The Institute was established in 1986 with funding from the peace activist Elizabeth Evans Baker. In addition to providing a curriculum of study for Juniata students, it also sponsors conferences, workshops, and public forums on issues of war and peace.

The PACS program at Juniata is comprised of twenty-eight courses. One of these is "
Globalization and the New Wars," which, according to the course syllabus, focuses "on the nature of capitalist economies and the transformations that they have wrought since the beginnings of the industrial revolution in the mid-18th century." The syllabus goes on to affirm that the class is "especially concerned with the more recent development of consumerism and the cultural attitudes that it engenders," and that its goal is to "explore how the 'new wars' that have developed in the post-Cold War world are evolving, including what many call 'terrorism,' the United States' response including the war in Iraq, and what the consequences may be for globalization in political, economic, and cultural terms."

A required text for the aforementioned class is Nickeled and Dimed, which was written by former 1960s radical and Honorary Chair of the
Democratic Socialists of America, Barbara Ehrenreich. In this book, Ehrenreich asserts that atheism is the tradition of the working class; that Jesus was a "wine-guzzling vagrant and precocious socialist"; that a precursor of the trade union movement was a working-class atheism called the Free Thought Movement that sprang from "poor people whose distrust of priests and ministers was part and parcel of their hatred of bosses and bankers"; and that the abolition of capitalism would be a boon to mankind. 

A "recommended reading" for the "Globalization and the New Wars" course is Jihad vs. McWorld, by Benjamin Barber. The author argues against the spread of capitalism and Western ideologies, ascribing the Arab world's rising anti-American hatred to resentments over the great success of U.S. businesses such as McDonald's. The professor who instructs this class is James Skelly, a U.S. Navy officer in the 1960s who later refused to serve in the
Vietnam War and, in the early 1970s, worked with Jane Fonda and Donald Sutherland as the "political coordinator" for the "Free The Army" show, whose goal was to the incite the mass insubordination of American troops in Vietnam. Skelly is the West Coast founder of the Concerned Officers' Movement, an anti-Vietnam War organization comprised mainly of naval officers.

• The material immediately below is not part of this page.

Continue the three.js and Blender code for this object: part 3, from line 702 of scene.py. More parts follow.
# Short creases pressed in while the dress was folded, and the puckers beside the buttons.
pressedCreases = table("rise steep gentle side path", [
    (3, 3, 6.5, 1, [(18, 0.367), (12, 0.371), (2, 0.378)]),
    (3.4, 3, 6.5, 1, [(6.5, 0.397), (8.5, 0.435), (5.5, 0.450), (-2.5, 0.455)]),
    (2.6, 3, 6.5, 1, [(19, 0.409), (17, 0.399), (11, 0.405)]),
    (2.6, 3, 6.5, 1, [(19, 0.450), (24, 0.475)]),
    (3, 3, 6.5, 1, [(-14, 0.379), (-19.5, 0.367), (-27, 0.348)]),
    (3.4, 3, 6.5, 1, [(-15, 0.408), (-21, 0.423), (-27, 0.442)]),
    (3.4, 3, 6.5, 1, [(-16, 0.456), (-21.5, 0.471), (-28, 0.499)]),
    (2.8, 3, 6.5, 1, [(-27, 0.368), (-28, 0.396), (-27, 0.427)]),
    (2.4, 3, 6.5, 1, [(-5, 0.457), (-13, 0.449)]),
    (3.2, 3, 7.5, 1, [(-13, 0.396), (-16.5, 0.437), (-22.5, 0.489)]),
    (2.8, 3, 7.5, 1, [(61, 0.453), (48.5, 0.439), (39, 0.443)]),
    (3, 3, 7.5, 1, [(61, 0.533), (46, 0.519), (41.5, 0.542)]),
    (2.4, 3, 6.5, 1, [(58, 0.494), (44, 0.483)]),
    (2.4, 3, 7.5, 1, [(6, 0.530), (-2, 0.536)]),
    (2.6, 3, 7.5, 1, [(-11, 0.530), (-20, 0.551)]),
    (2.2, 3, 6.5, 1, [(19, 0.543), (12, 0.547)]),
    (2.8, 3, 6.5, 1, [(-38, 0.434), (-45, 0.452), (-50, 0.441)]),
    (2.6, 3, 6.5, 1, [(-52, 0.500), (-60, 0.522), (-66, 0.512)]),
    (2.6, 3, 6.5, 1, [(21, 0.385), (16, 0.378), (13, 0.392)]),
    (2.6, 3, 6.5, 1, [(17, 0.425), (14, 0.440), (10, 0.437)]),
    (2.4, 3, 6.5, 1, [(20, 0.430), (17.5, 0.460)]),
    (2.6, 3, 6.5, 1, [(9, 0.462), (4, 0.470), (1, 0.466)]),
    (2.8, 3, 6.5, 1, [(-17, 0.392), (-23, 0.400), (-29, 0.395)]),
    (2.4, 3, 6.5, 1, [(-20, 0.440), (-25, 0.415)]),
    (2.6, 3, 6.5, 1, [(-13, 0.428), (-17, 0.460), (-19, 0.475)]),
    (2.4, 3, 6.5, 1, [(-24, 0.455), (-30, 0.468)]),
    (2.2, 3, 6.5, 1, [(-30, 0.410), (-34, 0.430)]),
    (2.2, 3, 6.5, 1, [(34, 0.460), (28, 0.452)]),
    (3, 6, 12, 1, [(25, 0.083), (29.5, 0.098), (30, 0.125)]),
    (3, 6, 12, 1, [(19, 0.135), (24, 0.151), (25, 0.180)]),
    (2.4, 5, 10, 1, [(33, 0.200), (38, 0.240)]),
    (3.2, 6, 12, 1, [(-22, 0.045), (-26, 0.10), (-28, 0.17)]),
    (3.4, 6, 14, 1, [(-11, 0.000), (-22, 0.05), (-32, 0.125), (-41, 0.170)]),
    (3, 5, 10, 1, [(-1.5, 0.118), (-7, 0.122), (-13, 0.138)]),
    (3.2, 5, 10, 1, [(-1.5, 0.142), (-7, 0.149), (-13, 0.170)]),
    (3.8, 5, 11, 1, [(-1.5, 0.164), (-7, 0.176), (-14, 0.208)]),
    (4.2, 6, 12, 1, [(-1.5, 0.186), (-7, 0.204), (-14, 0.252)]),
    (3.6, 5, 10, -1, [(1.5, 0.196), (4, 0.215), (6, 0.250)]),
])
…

He also established the Peace Studies Association, which endorses such books as David Barash's Introduction to Peace Studies; Albert Curry Winn's Ain't Gonna Study War No More; Edward Said's Culture and Imperialism; and Noam Chomsky's What Uncle Sam Really Wants.

Andrew Murray serves as Director of the Baker Institute, and Professor of Religion and PACS. In 2002, he was one of fifty members of the Juniata College faculty to sign a resolution opposing a U.S. invasion against
Saddam Hussein's regime. 

The Baker Institute houses the Juniata Student Peace Organization, whose stated 
goal is "to promote awareness of Peace and Conflict Studies and its ideals through activism, education, and collaboration within the local, national and global spheres of influence."